@tqu
As nathan pointed out, you can use: pool member member.ip.address member.port to specify the specific member of a pool that you want to direct traffic to. The caveat is that you have to hard code it to the iRule.
This is because there is no simple way to get the BIG-IP to look at a pool, gather a list of members, designate a numeric value of membership, and then make a decision to direct traffic to something as generic as pool member 1, 2, etc.
What Lies Beneath’s suggestion could assist you with your automated testing. The OneConnect profile has several uses, but the one that will specifically help you in your automated testing is the ability to re-use existing connections and a deeper inspection of all incoming traffic allowing individual TCP Requests from the same source IP to be handled independently.
This is used in situations where you have a large amount of traffic coming into your BIG-IP from a NAT (or a service like Akamai) or a single testing server.

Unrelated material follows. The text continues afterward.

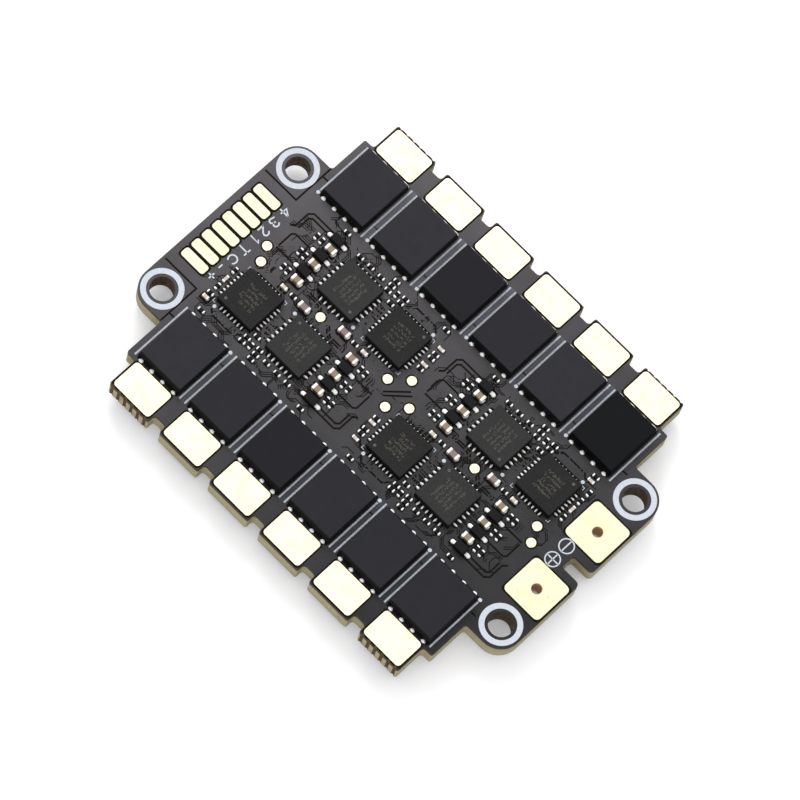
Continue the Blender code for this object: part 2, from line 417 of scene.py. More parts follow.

Without OneConnect enabled, persistence data is examined only in the first request of a Keep-Alive connection, so if multiple requests are sent on the same clientside Keep-Alive connection, LTM will persist them all to the same destination as the first unless a OneConnect profile is applied (even if logic contained in an iRule dictates otherwise).
@Mohamed Lrhazi
You can get strange behavior if you try and redirect traffic to a specific pool member after the initial load balancing decision has been made. The traffic will bounce back and forth between the Cookie Persistence pool member and the specified pool member.
If you capture the request initially like tqu is trying to do then the default cookie persistence should hold the traffic to the specified node for all remaining request.
If you are routing traffic to a different pool based on something like the [HTTP::uri] value then you should get another BIG-IP Cookie to hold the load balancing decision to the new pool’s pool member.
iRule’s can override and change persistence though see the command.
Hope this helps.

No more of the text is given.